▶ **WRITTEN PROBLEM**
Print all entries precisely as they are written.

----- DATA FOR THIS TASK -----

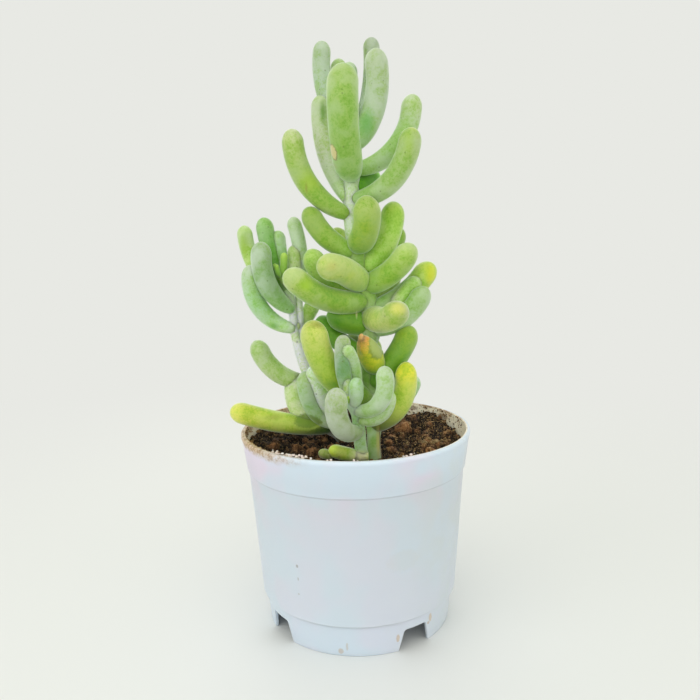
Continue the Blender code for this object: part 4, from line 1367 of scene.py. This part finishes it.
def make_soil():
    patch = Patch()
    limit = wall_inside(0.5 * (SOIL_LEFT_Z + SOIL_RIGHT_Z)) - SEAT_GAP - 0.15
    radii = np.linspace(0.4, limit, SOIL_ROWS)[::-1][:, None]
    turns = math.tau * np.arange(SOIL_SECTORS) / SOIL_SECTORS
    x = radii * np.cos(turns)
    y = radii * np.sin(turns)
    z = soil_surface(x, y)
    z[0] = np.minimum(z[0], SOIL_EDGE_TOP)
    add_soil_body(patch, turns, x, y, z)
    add_loose_crumbs(patch, x, y, z)
    soil = patch.make("soil_fine")
    sharpen(soil, SOIL_SHARP)
    dress(soil, soil_material(), "soil")


def make_rim_crumbs():
    """Soil stuck along the rim and the inner wall, and white lime at the front."""
    patch = Patch()
    draw = random.Random(CRUMB_SEED + 2)
    for _ in range(LEFT_CRUMBS):
        turn = math.radians(draw.gauss(LEFT_TURN, LEFT_SPREAD))
        height = POT_HEIGHT - abs(draw.gauss(0.0, LEFT_DROP)) - 0.1
        place = round_place(wall_inside(height) - 0.1, turn, height)
        colour = draw.choice(CRUMB_LOOKS[1:] + DRY_LOOKS)
        add_crumb(patch, place, draw.uniform(*LEFT_SIZES), colour, draw)
    for _ in range(BACK_CRUMBS):
        turn = math.radians(draw.uniform(*BACK_CRUMB_TURNS))
        height = POT_HEIGHT - 0.3 - BACK_DROP * draw.random() ** 1.6
        place = round_place(wall_inside(min(height, POT_HEIGHT - 0.5)) - 0.05, turn, height)
        colour = draw.choice(CRUMB_LOOKS[1:])
        add_crumb(patch, place, draw.uniform(*BACK_SIZES), colour, draw)
    for centre, count in LIME_GROUPS:
        for _ in range(count):
            turn = math.radians(draw.gauss(centre, LIME_SPREAD))
            height = POT_HEIGHT - 0.5 + LIME_RISE * draw.random() ** 1.5
            reach = RIM_RADIUS - RIM_LIP + 0.3 - 1.0 * draw.random()
            place = round_place(reach, turn, height)
            add_crumb(patch, place, draw.uniform(*LIME_SIZES), draw.choice(LIME_CRUMBS), draw)
    dress(patch.make("rim_crumbs"), crumb_material())


def grow_main(patch, draw):
    leaves = MAIN_LEAVES + back_leaves(MAIN_SPIRAL, BACK_LOOKS)
    add_stem(patch, MAIN_STEM, leaves, MAIN_STEM_LEVELS, draw)
    add_leaves(patch, MAIN_STEM, leaves, draw, MAIN_FORMS)
    add_rooted(patch, (WITHERED_LEAF, WITHERED_TIP), draw, "shrivelled")
    add_rooted(patch, MAIN_BUDS, draw)


def grow_left(patch, draw):
    leaves = LEFT_LEAVES + back_leaves(LEFT_SPIRAL, LEFT_BACK_LOOKS)
    add_stem(patch, LEFT_STEM, leaves, LEFT_STEM_LEVELS, draw)
    add_stem(patch, LEFT_TWIN_STEM, LEFT_TWIN_LEAVES, LEFT_STEM_LEVELS, draw)
    add_leaves(patch, LEFT_STEM, leaves, draw)
    add_leaves(patch, LEFT_TWIN_STEM, LEFT_TWIN_LEAVES, draw)
    add_rooted(patch, LEFT_BUDS, draw)


def grow_front(patch, draw):
    add_stem(patch, FRONT_STEM, FRONT_LEAVES, FRONT_STEM_LEVELS, draw)
    add_stub(patch, draw)
    add_leaves(patch, FRONT_STEM, FRONT_LEAVES, draw)
    add_rooted(patch, (SOIL_LEAF,) + FRONT_BUDS, draw)


def make_shoot(side, grow, seed, marks, crisp_marks=()):
    """One shoot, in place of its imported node."""
    patch = Patch()
    grow(patch, random.Random(seed))
    made = patch.make(f"shoot_{side}_fine")
    dress(made, leaf_material(f"{side}_leaf_skin", marks, crisp_marks), f"shoot_{side}")


def make_camera():
    camera = bpy.data.cameras.new("camera")
    camera.sensor_width = SENSOR
    camera.lens = LENS
    camera.clip_start, camera.clip_end = CAMERA_CLIP
    made = add_object("camera", camera)
    turn = Matrix((CAMERA_RIGHT, CAMERA_UP, -Vector(CAMERA_AHEAD))).transposed().to_4x4()
    x, y, z = CAMERA_PLACE
    made.matrix_world = Matrix.Translation(((x + POT_X) * MM, y * MM, z * MM)) @ turn
    bpy.context.scene.camera = made


def make_floor():
    """A pale floor that fades into the pale backdrop."""
    shape = bmesh.new()
    bmesh.ops.create_circle(shape, cap_ends=True, segments=FLOOR_SIDES, radius=FLOOR_RADIUS)
    floor = add_shape("floor", shape)
    paint = Paint("pale_floor")
    paint.feed(paint.shader.inputs, {"Base Color": linear(FLOOR_COLOUR), **FLOOR_SOCKETS})
    share = paint.ramp(paint.vector("LENGTH", paint.place), *FLOOR_FADE)
    glow = paint.node("Emission", {"Color": linear(BACKDROP_COLOUR), "Strength": WORLD_STRENGTH})
    mixed = paint.node("MixShader", {0: share, 1: paint.shader.outputs[0], 2: glow.outputs[0]})
    paint.feed(paint.tree.nodes["Material Output"].inputs, {"Surface": mixed.outputs[0]})
    floor.data.materials.append(paint.made)


def make_light():
    world = bpy.data.worlds.new("studio")
    bpy.context.scene.world = world
    world.use_nodes = True
    sky = world.node_tree.nodes["Background"]
    sky.inputs["Color"].default_value = (*linear(BACKDROP_COLOUR), 1.0)
    sky.inputs["Strength"].default_value = WORLD_STRENGTH
    for name, place, size, power in LIGHTS:
        light = bpy.data.lights.new(name, "AREA")
        light.shape = "DISK"
        light.size = size
        light.energy = power
        light.color = LIGHT_COLOUR
        made = add_object(name, light)
        made.location = place
        toward = Vector(LIGHT_AIM) - Vector(place)
        made.rotation_mode = "QUATERNION"
        made.rotation_quaternion = toward.to_track_quat("-Z", "Y")


def main():
    make_camera()
    make_light()
    make_floor()
    make_pot()
    make_soil()
    make_rim_crumbs()
    make_shoot("main", grow_main, 41, MAIN_MARKS, CUT_MARKS)
    make_shoot("left", grow_left, 42, LEFT_MARKS, BASE_EDGE_AND_SHADE_MARKS)
    make_shoot("front", grow_front, 43, FRONT_MARKS)
    bpy.context.scene.view_settings.view_transform = "Standard"


main()
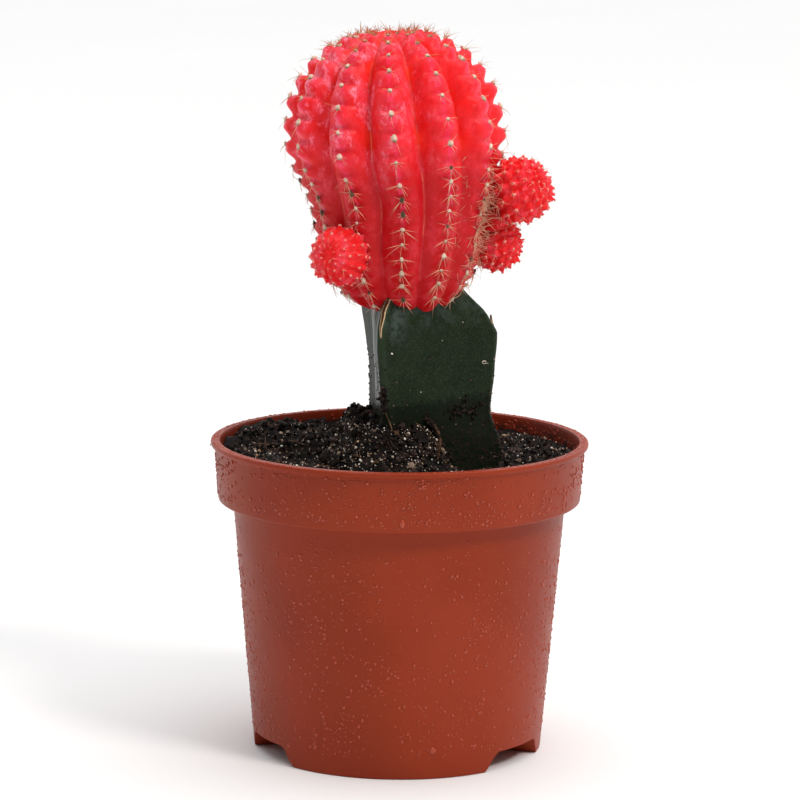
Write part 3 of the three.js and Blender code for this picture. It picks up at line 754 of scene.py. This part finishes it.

-----

▶ **RESULT OF THIS TASK**
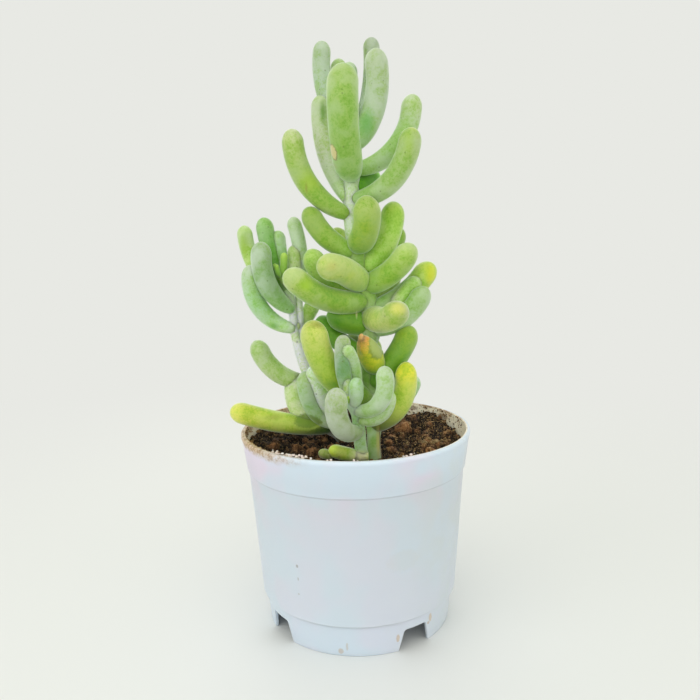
Continue the Blender code for this object: part 4, from line 1367 of scene.py. This part finishes it.
def make_soil():
    patch = Patch()
    limit = wall_inside(0.5 * (SOIL_LEFT_Z + SOIL_RIGHT_Z)) - SEAT_GAP - 0.15
    radii = np.linspace(0.4, limit, SOIL_ROWS)[::-1][:, None]
    turns = math.tau * np.arange(SOIL_SECTORS) / SOIL_SECTORS
    x = radii * np.cos(turns)
    y = radii * np.sin(turns)
    z = soil_surface(x, y)
    z[0] = np.minimum(z[0], SOIL_EDGE_TOP)
    add_soil_body(patch, turns, x, y, z)
    add_loose_crumbs(patch, x, y, z)
    soil = patch.make("soil_fine")
    sharpen(soil, SOIL_SHARP)
    dress(soil, soil_material(), "soil")


def make_rim_crumbs():
    """Soil stuck along the rim and the inner wall, and white lime at the front."""
    patch = Patch()
    draw = random.Random(CRUMB_SEED + 2)
    for _ in range(LEFT_CRUMBS):
        turn = math.radians(draw.gauss(LEFT_TURN, LEFT_SPREAD))
        height = POT_HEIGHT - abs(draw.gauss(0.0, LEFT_DROP)) - 0.1
        place = round_place(wall_inside(height) - 0.1, turn, height)
        colour = draw.choice(CRUMB_LOOKS[1:] + DRY_LOOKS)
        add_crumb(patch, place, draw.uniform(*LEFT_SIZES), colour, draw)
    for _ in range(BACK_CRUMBS):
        turn = math.radians(draw.uniform(*BACK_CRUMB_TURNS))
        height = POT_HEIGHT - 0.3 - BACK_DROP * draw.random() ** 1.6
        place = round_place(wall_inside(min(height, POT_HEIGHT - 0.5)) - 0.05, turn, height)
        colour = draw.choice(CRUMB_LOOKS[1:])
        add_crumb(patch, place, draw.uniform(*BACK_SIZES), colour, draw)
    for centre, count in LIME_GROUPS:
        for _ in range(count):
            turn = math.radians(draw.gauss(centre, LIME_SPREAD))
            height = POT_HEIGHT - 0.5 + LIME_RISE * draw.random() ** 1.5
            reach = RIM_RADIUS - RIM_LIP + 0.3 - 1.0 * draw.random()
            place = round_place(reach, turn, height)
            add_crumb(patch, place, draw.uniform(*LIME_SIZES), draw.choice(LIME_CRUMBS), draw)
    dress(patch.make("rim_crumbs"), crumb_material())


def grow_main(patch, draw):
    leaves = MAIN_LEAVES + back_leaves(MAIN_SPIRAL, BACK_LOOKS)
    add_stem(patch, MAIN_STEM, leaves, MAIN_STEM_LEVELS, draw)
    add_leaves(patch, MAIN_STEM, leaves, draw, MAIN_FORMS)
    add_rooted(patch, (WITHERED_LEAF, WITHERED_TIP), draw, "shrivelled")
    add_rooted(patch, MAIN_BUDS, draw)


def grow_left(patch, draw):
    leaves = LEFT_LEAVES + back_leaves(LEFT_SPIRAL, LEFT_BACK_LOOKS)
    add_stem(patch, LEFT_STEM, leaves, LEFT_STEM_LEVELS, draw)
    add_stem(patch, LEFT_TWIN_STEM, LEFT_TWIN_LEAVES, LEFT_STEM_LEVELS, draw)
    add_leaves(patch, LEFT_STEM, leaves, draw)
    add_leaves(patch, LEFT_TWIN_STEM, LEFT_TWIN_LEAVES, draw)
    add_rooted(patch, LEFT_BUDS, draw)


def grow_front(patch, draw):
    add_stem(patch, FRONT_STEM, FRONT_LEAVES, FRONT_STEM_LEVELS, draw)
    add_stub(patch, draw)
    add_leaves(patch, FRONT_STEM, FRONT_LEAVES, draw)
    add_rooted(patch, (SOIL_LEAF,) + FRONT_BUDS, draw)


def make_shoot(side, grow, seed, marks, crisp_marks=()):
    """One shoot, in place of its imported node."""
    patch = Patch()
    grow(patch, random.Random(seed))
    made = patch.make(f"shoot_{side}_fine")
    dress(made, leaf_material(f"{side}_leaf_skin", marks, crisp_marks), f"shoot_{side}")


def make_camera():
    camera = bpy.data.cameras.new("camera")
    camera.sensor_width = SENSOR
    camera.lens = LENS
    camera.clip_start, camera.clip_end = CAMERA_CLIP
    made = add_object("camera", camera)
    turn = Matrix((CAMERA_RIGHT, CAMERA_UP, -Vector(CAMERA_AHEAD))).transposed().to_4x4()
    x, y, z = CAMERA_PLACE
    made.matrix_world = Matrix.Translation(((x + POT_X) * MM, y * MM, z * MM)) @ turn
    bpy.context.scene.camera = made


def make_floor():
    """A pale floor that fades into the pale backdrop."""
    shape = bmesh.new()
    bmesh.ops.create_circle(shape, cap_ends=True, segments=FLOOR_SIDES, radius=FLOOR_RADIUS)
    floor = add_shape("floor", shape)
    paint = Paint("pale_floor")
    paint.feed(paint.shader.inputs, {"Base Color": linear(FLOOR_COLOUR), **FLOOR_SOCKETS})
    share = paint.ramp(paint.vector("LENGTH", paint.place), *FLOOR_FADE)
    glow = paint.node("Emission", {"Color": linear(BACKDROP_COLOUR), "Strength": WORLD_STRENGTH})
    mixed = paint.node("MixShader", {0: share, 1: paint.shader.outputs[0], 2: glow.outputs[0]})
    paint.feed(paint.tree.nodes["Material Output"].inputs, {"Surface": mixed.outputs[0]})
    floor.data.materials.append(paint.made)


def make_light():
    world = bpy.data.worlds.new("studio")
    bpy.context.scene.world = world
    world.use_nodes = True
    sky = world.node_tree.nodes["Background"]
    sky.inputs["Color"].default_value = (*linear(BACKDROP_COLOUR), 1.0)
    sky.inputs["Strength"].default_value = WORLD_STRENGTH
    for name, place, size, power in LIGHTS:
        light = bpy.data.lights.new(name, "AREA")
        light.shape = "DISK"
        light.size = size
        light.energy = power
        light.color = LIGHT_COLOUR
        made = add_object(name, light)
        made.location = place
        toward = Vector(LIGHT_AIM) - Vector(place)
        made.rotation_mode = "QUATERNION"
        made.rotation_quaternion = toward.to_track_quat("-Z", "Y")


def main():
    make_camera()
    make_light()
    make_floor()
    make_pot()
    make_soil()
    make_rim_crumbs()
    make_shoot("main", grow_main, 41, MAIN_MARKS, CUT_MARKS)
    make_shoot("left", grow_left, 42, LEFT_MARKS, BASE_EDGE_AND_SHADE_MARKS)
    make_shoot("front", grow_front, 43, FRONT_MARKS)
    bpy.context.scene.view_settings.view_transform = "Standard"


main()
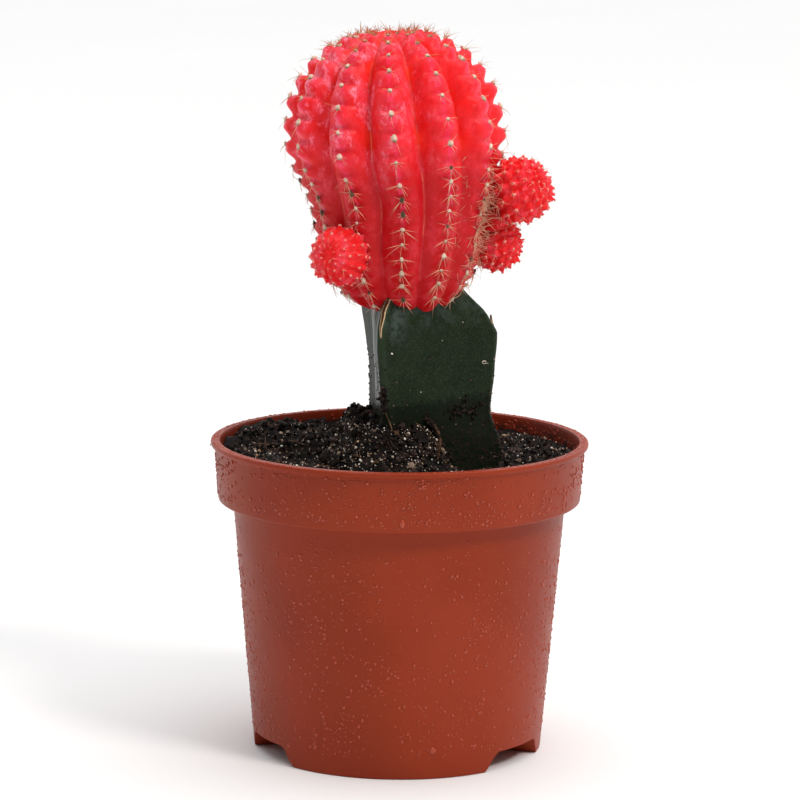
Write part 3 of the three.js and Blender code for this picture. It picks up at line 754 of scene.py. This part finishes it.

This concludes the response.